Taylor often came into the office late at night after events and banged out the story on a typewriter.

“It seemed like Lois could write this column like it poured out of her … to come so easily,” Verploegen said. “I always wished Lois would have the option of doing a column of observations about life or what was happening in life and the world.”

“She had a way with words,” she said. “Oftentimes there were two ways to understand what she was writing. If you knew the situation, it was funnier than the dickens.”

Born Sept. 12, 1924, in San Francisco to Harry and Emily Clawson, she was their only child. Taylor graduated from Washington High School, then majored in journalism at the University of California, Berkeley.

At Berkeley she met Stanley Taylor Jr. They married, and he left for Naval Flight School while she went to Honolulu, where she lived with his parents until his return at the end of World War II. The couple had four children.

Taylor volunteered as a writer and editor for many local nonprofits, including the Junior League of Honolulu and Children’s Theater.

In 1963 she began her journalism career as a Star- Bulletin features writer. After the society page column, she wrote About People, a column on local happenings and people. She then wrote feature stories that included interviews with famous and interesting people.

“She flew on Air Force One with Nixon, and she was at the reception in Los Angeles for the returning astronauts for the first moon landing,” her daughter said.

Close friend Dee Smyser, who worked at the Star- Bulletin in the 1940s, got acquainted with Taylor in the 1950s when they volunteered at the Junior League and an opera magazine.

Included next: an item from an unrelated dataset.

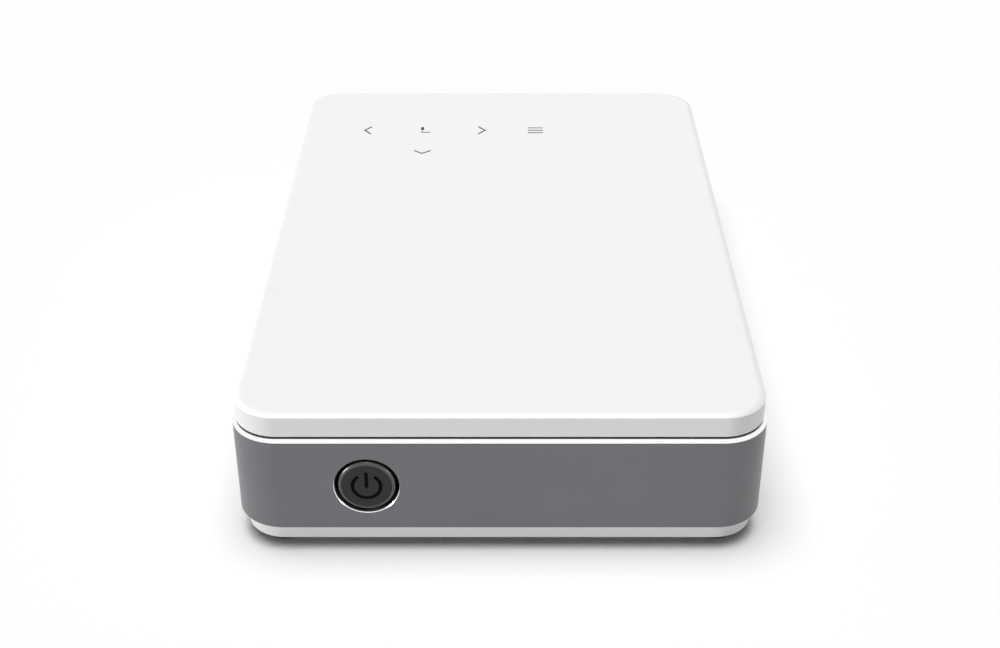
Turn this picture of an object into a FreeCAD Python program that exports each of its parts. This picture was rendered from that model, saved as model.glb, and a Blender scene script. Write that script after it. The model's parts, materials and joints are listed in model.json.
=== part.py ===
import FreeCAD, Part
import math
import os

Vector = FreeCAD.Vector

# A pocket LED projector: white top cover and base pan around an anodised metal band.
# Millimetres. Origin at the middle of the footprint on the table, +X across, +Y along, +Z up.
# The lens looks out along -X; the power button is in the -Y end; the sockets are in the +X side.

# ---- Housing --------------------------------------------------------------------------------
body_length = 156.0
body_width = 104.0
corner_radius = 9.4
foot_height = 2.1
base_skirt = 3.7
band_height = 20.95
reveal = 0.38
cover_skirt = 4.87
base_inset = 1.4
cover_inset = 0.7
band_wall = 2.0
band_chamfer = 0.59
base_floor = 1.6
base_wall = 1.8
base_bevel = 0.8
cover_plate = 1.8
cover_wall = 2.6
cover_bevel = 0.5
lip_height = 2.0
tongue_depth = 1.6
lip_gap = 0.1
ledge_thickness = 1.0
ledge_width = 1.6

# ---- Corner posts, long screws and feet -----------------------------------------------------
post_inset = 9.0
post_side = 7.0
post_seat = 3.0
long_screw_radius = 1.25
long_screw_head_radius = 2.2
long_screw_head = 1.6
long_screw_bite = 8.0
counterbore_gap = 0.3
screw_gap = 0.05
hole_gap = 0.2
pilot_end = 1.0
foot_radius = 5.5

# ---- Small screws ---------------------------------------------------------------------------
screw_sides = 8
small_screw_radius = 1.0
small_screw_head_radius = 1.8
small_screw_head = 1.2
small_screw_bite = 4.0
boss_wall = 1.5

# ---- Tripod insert, quarter-inch thread -----------------------------------------------------
tripod_x = 0.0
tripod_y = -4.0
tripod_thread_radius = 3.175
tripod_thread_depth = 7.0
tripod_insert_radius = 4.8
tripod_boss_wall = 2.0

# ---- Power button ---------------------------------------------------------------------------
button_from_side = 26.3
button_radius = 5.67
button_ring_gap = 0.65
button_bevel = 0.3
button_hole_chamfer = 0.25
button_travel = 0.5
button_flange = 1.3
button_flange_thickness = 1.0
button_seat_gap = 0.3
guide_gap = 0.3
guide_wall = 0.7
switch_side = 6.0
switch_depth = 3.4
switch_clearance = 1.0
plunger_side = 2.4
plunger_gap = 0.4
plunger_reach = 0.7
plunger_spare = 0.3
button_board_margin = 1.8
board_thickness = 1.2

# ---- Lens and focus -------------------------------------------------------------------------
lens_inset = 28.0
barrel_radius = 5.5
barrel_recess = 2.0
barrel_wall = 1.0
barrel_seat_wall = 1.7
running_fit = 0.05
focus_travel = 1.5
ring_wall = 1.3
ring_length = 4.6
ring_recess = 0.6
ring_grips = 10
ring_grip_depth = 0.4
ring_grip_width = 1.0
body_gap = 0.3
bezel_wall = 1.2
lens_gap = 0.05
lens_rim = 1.2
lens_flat = 0.8
front_bulge = 1.1
rear_recess = 0.7
key_half = 0.6
key_stand = 1.1
tube_wall = 1.6

# ---- Optical engine -------------------------------------------------------------------------
engine_inset = 12.5
engine_lift = 2.3
engine_wall = 1.6
engine_lid = 1.2
engine_top_gap = 4.0
prism_side = 13.0
prism_set_back = 2.0
prism_margin = 1.0
prism_to_chip = 2.5
barrel_to_prism = 0.6
lamp_to_plate = 7.0
dmd_width = 12.0
dmd_height = 9.0
dmd_depth = 2.0
dmd_gap = 0.3
dmd_board_length = 23.0
dmd_board_margin = 1.0
led_block_width = 10.0
led_block_thickness = 5.0
led_block_lift = 2.0
led_side = 3.2
led_thickness = 0.6
led_window_side = 6.0
collimator_radius = 4.2
collimator_thickness = 2.8
dichroic_thickness = 0.8
dichroic_length = 9.0
dichroic_before_prism = 6.0
lug_side = 6.0
lug_thickness = 2.0

# ---- Cooling --------------------------------------------------------------------------------
fan_headroom = 1.5
fan_depth = 10.0
fan_spacing = 2.0
fan_to_tilt = 11.0
fan_wall_gap = 0.2
fan_bore_wall = 0.9
fan_tip_gap = 0.6
fan_hub_radius = 5.2
fan_web = 1.5
fan_strut = 1.4
fan_struts = 4
fan_shaft_radius = 0.75
fan_axial_gap = 0.5
fan_blades = 7
fan_blade_thickness = 0.7
fan_blade_chord = 7.4
fan_blade_pitch = 38.0
fan_blade_camber = 0.9
fan_rib = 1.2
fan_rib_gap = 0.3
fan_rib_height = 6.0
sink_duct = 1.0
sink_depth = 25.0
sink_plate = 2.8
fin_thickness = 0.6
fin_pitch = 3.2
rail_height = 0.8
rail_width = 1.2
rail_inset = 3.0
pipe_radius = 2.0
pipe_headroom = 1.8
pipe_end_gap = 0.3

# ---- Vents ----------------------------------------------------------------------------------
slot_width = 2.2
slot_height = 13.0
slot_pitch = 4.6
exhaust_margin = 3.0
intake_after_audio = 12.0
intake_before_corner = 3.0
filter_thickness = 1.0
filter_margin = 2.0
filter_edge_gap = 0.2

# ---- Main board and sockets -----------------------------------------------------------------
main_board_z = 13.0
board_to_engine = 3.0
board_to_post = 1.0
board_corner = 4.0
port_recess = 0.5
port_gap = 0.3
port_body_gap = 0.3
port_nose_spare = 0.2
dc_from_end = 28.0
dc_width = 9.0
dc_height = 7.4
dc_depth = 13.0
dc_nose_radius = 3.5
dc_bore_radius = 2.85
dc_pin_radius = 1.0
dc_bore_depth = 9.5
video_from_dc = 15.0
video_width = 15.0
video_height = 5.6
video_depth = 11.5
video_corner = 1.4
data_from_video = 18.0
data_width = 13.2
data_height = 5.8
data_depth = 14.0
socket_shell = 0.4
socket_back = 2.0
tongue_thickness = 1.4
tongue_side_gap = 0.8
audio_from_data = 13.0
audio_width = 6.4
audio_height = 5.4
audio_depth = 12.0
audio_nose_radius = 2.5
audio_bore_radius = 1.8
audio_bore_depth = 11.0
shield_side = 27.0
shield_height = 3.2
shield_wall = 0.4
shield_x = 14.0
shield_y = 18.0
chip_height = 1.4
chip_spots = [(8.0, -42.0, 12.0), (22.0, -44.0, 8.0), (6.0, -20.0, 10.0), (14.0, 44.0, 7.0)]
capacitor_radius = 3.1
capacitor_height = 7.5
capacitor_pitch = 8.0
capacitor_x = 22.0
capacitor_y = -30.0
capacitors = 2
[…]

“She was an absolutely funny, very, very special person, helpful, a leader in this community in many things,” she said. “When she was writing her column, she could have a very tart tongue and biting.”

Until she moved to Colorado, Taylor had been a member of the Dim Sum Group, composed of mostly retired Honolulu journalists who got together monthly for lunch.

On Oct. 29, 1999, she began her final Star-Bulletin column — her 12-year-long gardening column: “It’s hard to know where to start when you’ve reached the end. I made the decision that the time had come to quit several months before the first announcement of the closure of the Star-Bulletin.”

She peppered it with gardening advice that could very well have been about life itself: “The best source of new ideas, like the bluebird of happiness, is in your own back yard.”

And the plants might have referred to people: “Ginger grows quickly. … Singapore holly grows slowly, and sometimes magnolia doesn’t seem to grow at all. So it is important to know what that pretty little plant you bought at a Foster Garden sale will look like in five years.

“Will it still be bashfully sitting there waiting to be recognized, will it have taken over the garden, or will it have gone early to the Great Compost Pit in the Sky?”

In the words of Verploegen, “If there’s a heaven, Lois will shake it up.”